Anne is guided not by the rules of social decorum but by her imagination, as Marilla recognizes when she lets Anne make up her own prayer rather than recite “Now I Lay Me Down to Sleep.” For Anne, the reality that society presents can be altered by imagining a different reality. She thinks her own name and life dull, so she renames herself Cordelia and imagines herself a fine lady. She does not have friends, so she makes friends of her reflection and voice. She sees the good in people and places, and then imagines them as even better than they are.
Anne practices her own form of spirituality, which she has developed independently and which consists of a belief that miracles and perfection exist in life. Demoralizing experiences have turned her away from Christian tenets and toward a spiritual life centered on love of the natural world. Marilla cannot understand Anne’s form of spirituality because it diverges from traditional religion. When Marilla asks Anne to pray in a Christian way, Anne begins to forge a mixture of her own spirituality and Marilla’s religion. Anne prays before bed as Marilla’s religion dictates, but she makes up her own flowery, unorthodox prayer. She looks at Marilla’s picture of Christ, but she uses her imagination to insert herself into the scene.

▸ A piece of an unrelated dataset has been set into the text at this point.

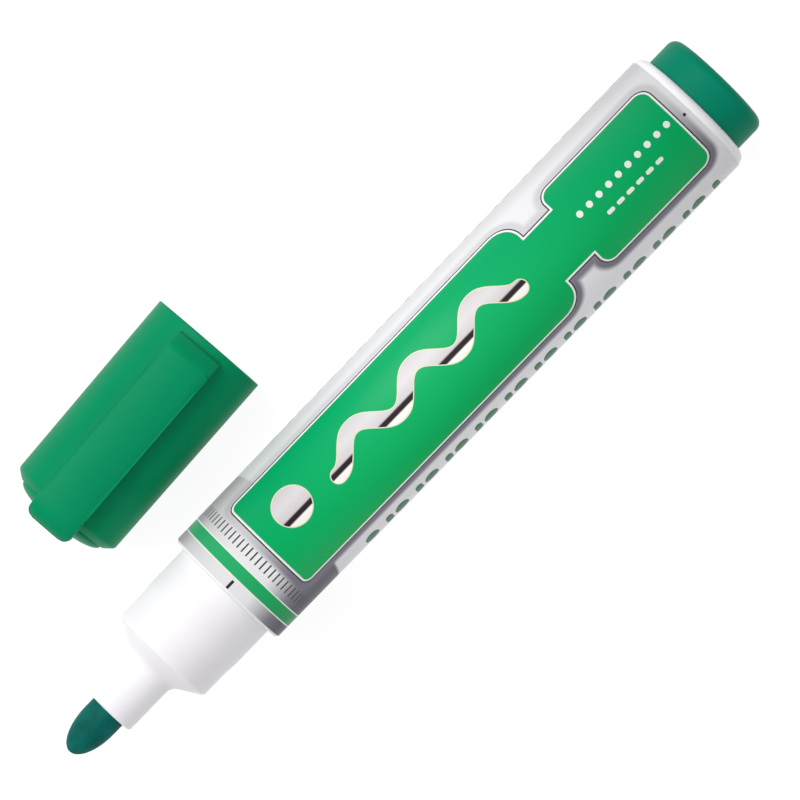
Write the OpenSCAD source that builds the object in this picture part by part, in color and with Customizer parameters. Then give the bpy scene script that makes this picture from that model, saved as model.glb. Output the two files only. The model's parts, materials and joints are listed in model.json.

Although Marilla disapproves of Anne’s infractions, she does sympathize with Anne and begins to temper her sternness with sympathy. Although she insists that Anne call her Marilla instead of using the more affectionate name Aunt Marilla, she exhibits compassion for Anne, pitying her plight at the hands of cruel foster mothers, and refusing to hand her over to the unpleasant Mrs. Blewett. She does not even criticize Anne for her unorthodox prayer; although she comes down hard on Anne’s improper behavior, she understands that Anne acts oddly not because of perversity or rebelliousness, but because she has never been taught differently. She seems to know that Anne has a good heart and wants to do the right thing.